Stated problem> The data below holds the lines to copy: everything from the line containing "The build123d and" to the line containing "colour: Colour", both ends included, set down exactly.

Given data>
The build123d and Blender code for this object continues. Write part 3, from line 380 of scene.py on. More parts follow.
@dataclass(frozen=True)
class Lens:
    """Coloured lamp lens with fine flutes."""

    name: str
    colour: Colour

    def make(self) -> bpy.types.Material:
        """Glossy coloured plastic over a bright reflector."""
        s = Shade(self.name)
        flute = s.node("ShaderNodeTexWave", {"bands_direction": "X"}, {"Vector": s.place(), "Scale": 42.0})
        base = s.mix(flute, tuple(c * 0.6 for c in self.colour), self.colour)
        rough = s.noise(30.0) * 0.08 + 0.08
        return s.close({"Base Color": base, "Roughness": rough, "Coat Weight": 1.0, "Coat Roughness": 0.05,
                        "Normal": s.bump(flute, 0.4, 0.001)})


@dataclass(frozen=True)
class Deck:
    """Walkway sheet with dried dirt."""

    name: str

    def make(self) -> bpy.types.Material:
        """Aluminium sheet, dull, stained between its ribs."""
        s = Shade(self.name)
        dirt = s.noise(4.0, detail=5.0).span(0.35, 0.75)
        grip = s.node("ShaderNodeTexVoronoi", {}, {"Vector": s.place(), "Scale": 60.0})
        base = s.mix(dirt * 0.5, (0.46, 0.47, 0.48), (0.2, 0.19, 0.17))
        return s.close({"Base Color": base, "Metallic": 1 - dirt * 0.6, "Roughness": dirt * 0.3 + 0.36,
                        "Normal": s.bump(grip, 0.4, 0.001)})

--

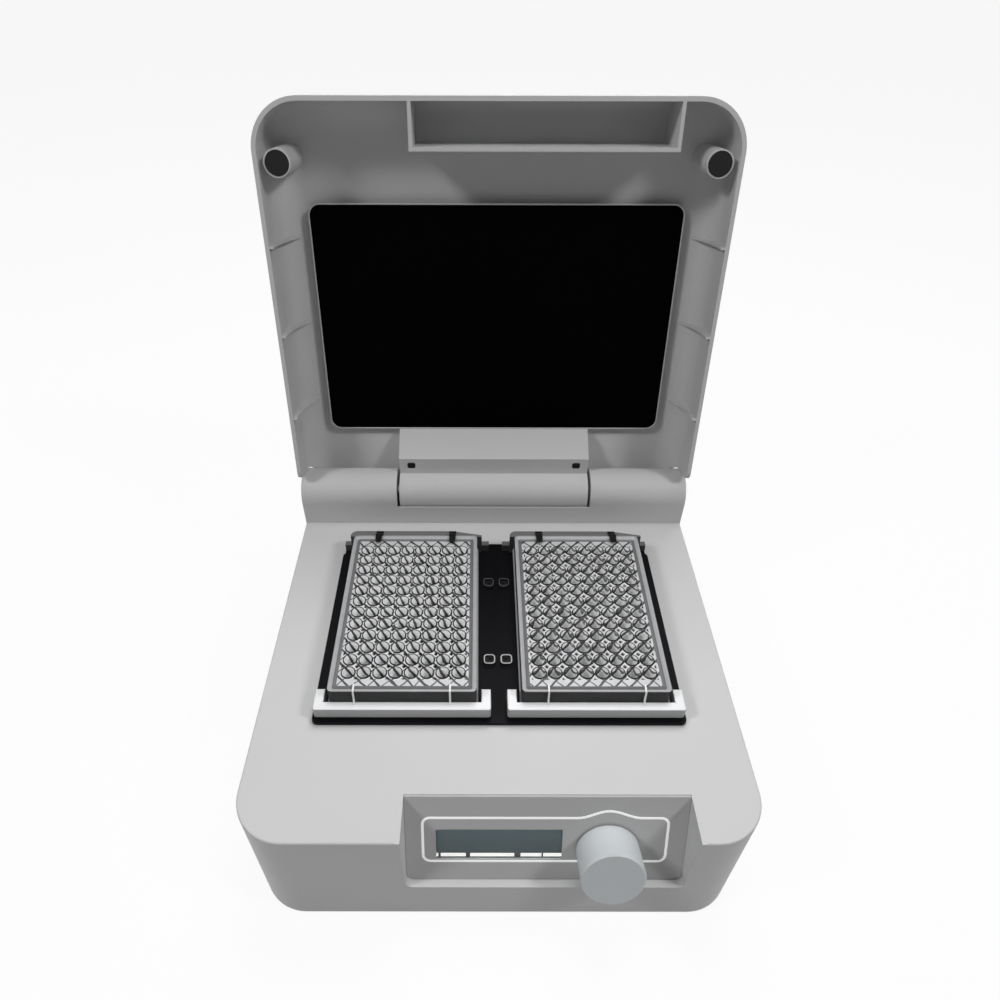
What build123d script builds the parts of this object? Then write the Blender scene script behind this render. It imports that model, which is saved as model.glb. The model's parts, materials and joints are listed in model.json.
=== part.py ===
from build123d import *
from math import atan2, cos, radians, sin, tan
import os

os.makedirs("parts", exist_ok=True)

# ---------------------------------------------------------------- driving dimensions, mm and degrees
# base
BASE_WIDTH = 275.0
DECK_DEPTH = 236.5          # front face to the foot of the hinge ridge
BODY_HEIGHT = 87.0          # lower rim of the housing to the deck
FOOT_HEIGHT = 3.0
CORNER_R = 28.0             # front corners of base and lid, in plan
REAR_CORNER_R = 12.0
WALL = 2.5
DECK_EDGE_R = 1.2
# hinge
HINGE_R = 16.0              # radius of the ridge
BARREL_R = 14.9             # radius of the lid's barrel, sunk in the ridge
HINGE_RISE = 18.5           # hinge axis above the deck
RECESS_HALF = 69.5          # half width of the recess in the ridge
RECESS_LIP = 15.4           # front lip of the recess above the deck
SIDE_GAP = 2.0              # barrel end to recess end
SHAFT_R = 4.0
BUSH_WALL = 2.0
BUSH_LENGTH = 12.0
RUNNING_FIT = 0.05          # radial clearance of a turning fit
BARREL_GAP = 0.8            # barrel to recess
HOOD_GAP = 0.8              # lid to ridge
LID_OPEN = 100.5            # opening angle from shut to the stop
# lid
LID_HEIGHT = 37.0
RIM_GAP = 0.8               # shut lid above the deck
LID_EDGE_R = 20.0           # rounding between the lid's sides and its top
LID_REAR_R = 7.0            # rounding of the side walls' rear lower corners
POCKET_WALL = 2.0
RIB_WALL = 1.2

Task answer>
The build123d and Blender code for this object continues. Write part 3, from line 380 of scene.py on. More parts follow.
@dataclass(frozen=True)
class Lens:
    """Coloured lamp lens with fine flutes."""

    name: str
    colour: Colour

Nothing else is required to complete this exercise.